バーク『フランス革命の省察』(68)複雑な機構の漸進的変更

《語の絶対的な意味においてはこの時効という概念はもちろんあらゆる行為を認証する論理となろう――例えばアメリカにおけるイギリス的圧制も、本国におけるイギリス的自由もまったく同列に。しかしバークがこの「時効」への訴えかけの中で示そうとしたことは、人間の思想と本能はその九割九分までが彼らの父祖から受けついだものであり、従って社会の唐突な改組という意味での改革はもともと不可能事に属し、従ってそれは複雑な機構の漸進的変更という意味においてのみ理解されうるという事実にほかならない》(L・スティーヴン『十八世紀イギリス思想史 下』(筑摩叢書)中野好之訳、p. 107)

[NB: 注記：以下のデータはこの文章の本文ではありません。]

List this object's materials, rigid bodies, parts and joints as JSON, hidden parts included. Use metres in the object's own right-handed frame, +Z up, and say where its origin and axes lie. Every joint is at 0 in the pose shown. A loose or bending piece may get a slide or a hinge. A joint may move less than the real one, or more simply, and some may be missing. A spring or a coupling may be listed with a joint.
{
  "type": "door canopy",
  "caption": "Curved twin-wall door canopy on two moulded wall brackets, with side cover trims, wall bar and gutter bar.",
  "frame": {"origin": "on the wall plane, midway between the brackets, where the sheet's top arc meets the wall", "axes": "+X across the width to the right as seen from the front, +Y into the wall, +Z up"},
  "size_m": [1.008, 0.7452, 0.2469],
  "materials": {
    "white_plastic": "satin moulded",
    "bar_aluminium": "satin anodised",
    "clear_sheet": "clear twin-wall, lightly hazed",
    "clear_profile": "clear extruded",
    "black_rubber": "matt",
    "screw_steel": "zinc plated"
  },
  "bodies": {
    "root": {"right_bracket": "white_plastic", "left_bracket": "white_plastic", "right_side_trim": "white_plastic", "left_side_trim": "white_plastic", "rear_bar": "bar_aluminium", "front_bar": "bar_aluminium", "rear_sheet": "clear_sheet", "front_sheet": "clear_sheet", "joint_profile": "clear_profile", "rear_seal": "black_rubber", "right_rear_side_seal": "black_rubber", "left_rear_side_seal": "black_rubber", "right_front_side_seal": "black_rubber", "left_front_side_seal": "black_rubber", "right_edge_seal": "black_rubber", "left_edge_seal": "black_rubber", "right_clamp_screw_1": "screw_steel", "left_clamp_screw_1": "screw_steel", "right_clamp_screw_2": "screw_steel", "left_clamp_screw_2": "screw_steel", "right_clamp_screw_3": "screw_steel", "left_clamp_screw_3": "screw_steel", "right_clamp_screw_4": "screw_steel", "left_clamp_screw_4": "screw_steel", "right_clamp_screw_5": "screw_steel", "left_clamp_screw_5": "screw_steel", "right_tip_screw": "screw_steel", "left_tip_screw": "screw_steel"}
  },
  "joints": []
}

 社会が歴史の積み重ねの上に成り立っていることを鑑(かんが)みれば、これを「革命」と称して一朝にして変革しようなどと考えること自体があまりにも傲岸不遜(ごうがんふそん)に過ぎるということだ。非現実的な妄想を膨らませて、社会を急激に変革しようとすれば、結局、社会を破壊するだけに終わるであろう。社会を改善する方法は、社会が複雑怪奇なものである限り、やってみなければ結果が見えないのであるから、「漸進的」に調整しつつ事を進めていかなければならない。

《この意味における時効は、現存の社会的機構はすべて特定の必要にもとづいて発展してきたものであり、そしてそれはある特定の力が機能するところの様式にほかならず、従ってこれを唐突に廃棄することは致命的損害を世に惹き起こす恐れがあり、少なくともかかる行為は軽率で非科学的な切開手術に類するという推定にもとづくのである》(同)

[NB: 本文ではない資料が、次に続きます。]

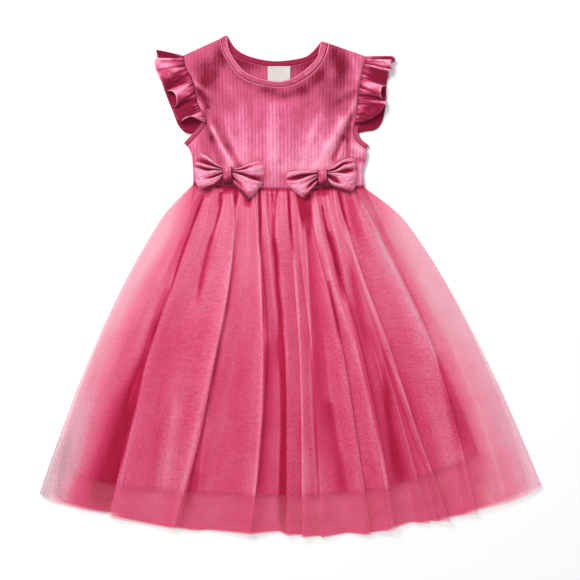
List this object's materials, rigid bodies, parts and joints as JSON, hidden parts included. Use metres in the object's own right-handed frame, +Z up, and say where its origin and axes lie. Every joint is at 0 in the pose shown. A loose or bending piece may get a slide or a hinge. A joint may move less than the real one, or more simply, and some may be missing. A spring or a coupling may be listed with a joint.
{
  "type": "toddler party dress",
  "caption": "Toddler party dress laid flat, with a ribbed bodice, gathered sleeve ruffles, bows at the waist and a tulle skirt over a lining.",
  "frame": {"origin": "under the middle of the dress's bounding box, on the surface that it lies on", "axes": "+Z up from the surface, +Y towards the neck, +X to the right as the dress is seen from above"},
  "size_m": [0.628, 0.6276, 0.0191],
  "materials": {
    "rib_knit": "matt fine rib knit, pink",
    "rib_binding": "matt rib knit binding, pink",
    "ruffle_cloth": "soft matt cloth, pink",
    "bow_cloth": "matt crinkled cloth, pink",
    "tulle": "sheer fine tulle, pink",
    "lining": "smooth matt lining, deep pink",
    "label": "bare woven label, off-white"
  },
  "bodies": {
    "root": {"bodice_front": "rib_knit", "bodice_back": "rib_knit", "neck_binding_front": "rib_binding", "neck_binding_back": "rib_binding", "neck_label": "label", "arm_binding_front_left": "rib_binding", "arm_binding_back_left": "rib_binding", "arm_binding_front_right": "rib_binding", "arm_binding_back_right": "rib_binding", "sleeve_ruffle_left": "ruffle_cloth", "sleeve_ruffle_right": "ruffle_cloth", "skirt_tulle_front": "tulle", "skirt_tulle_back": "tulle", "skirt_lining_front": "lining", "skirt_lining_back": "lining", "bow_left_body": "bow_cloth", "bow_left_knot": "bow_cloth", "bow_right_body": "bow_cloth", "bow_right_knot": "bow_cloth"}
  },
  "joints": []
}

 科学的であろうとなかろうと、安易に切開手術を施そうとすること自体が問題だと言うべきであろう。現在の支配者を一掃しても、新たな支配者が出て来るだけである。問題は現在の支配者だけにあるのではないという極当たり前の認識に至らなければ、間違った切開手術を行うことにしかならない。

《堅固な政治的国家制度は何世代にもわたる成長の結果であり、従ってそれは社会の構造の隅々まで行き渡っているはずである。それは個々人を互いに結びつけるいっさいの私的関係の調和的運用を確保するものでなければならない。従ってその特定部分が旧式なものにならぬようわれわれは常に最大限の注意を払う義務を負う以上、ある理論的先人見にもとづいてこの体系を切り刻もうとする企てはもっとも軽率な行為といわざるをえない》(同、pp. 107f

 合理主義に基づく考え方は、優れて観念的であり、これを現実に当て嵌めてもうまくいくわけがないという当たり前のことに気付かぬ人達が、「革命」という言葉に気触(かぶ)れて暴走するのである。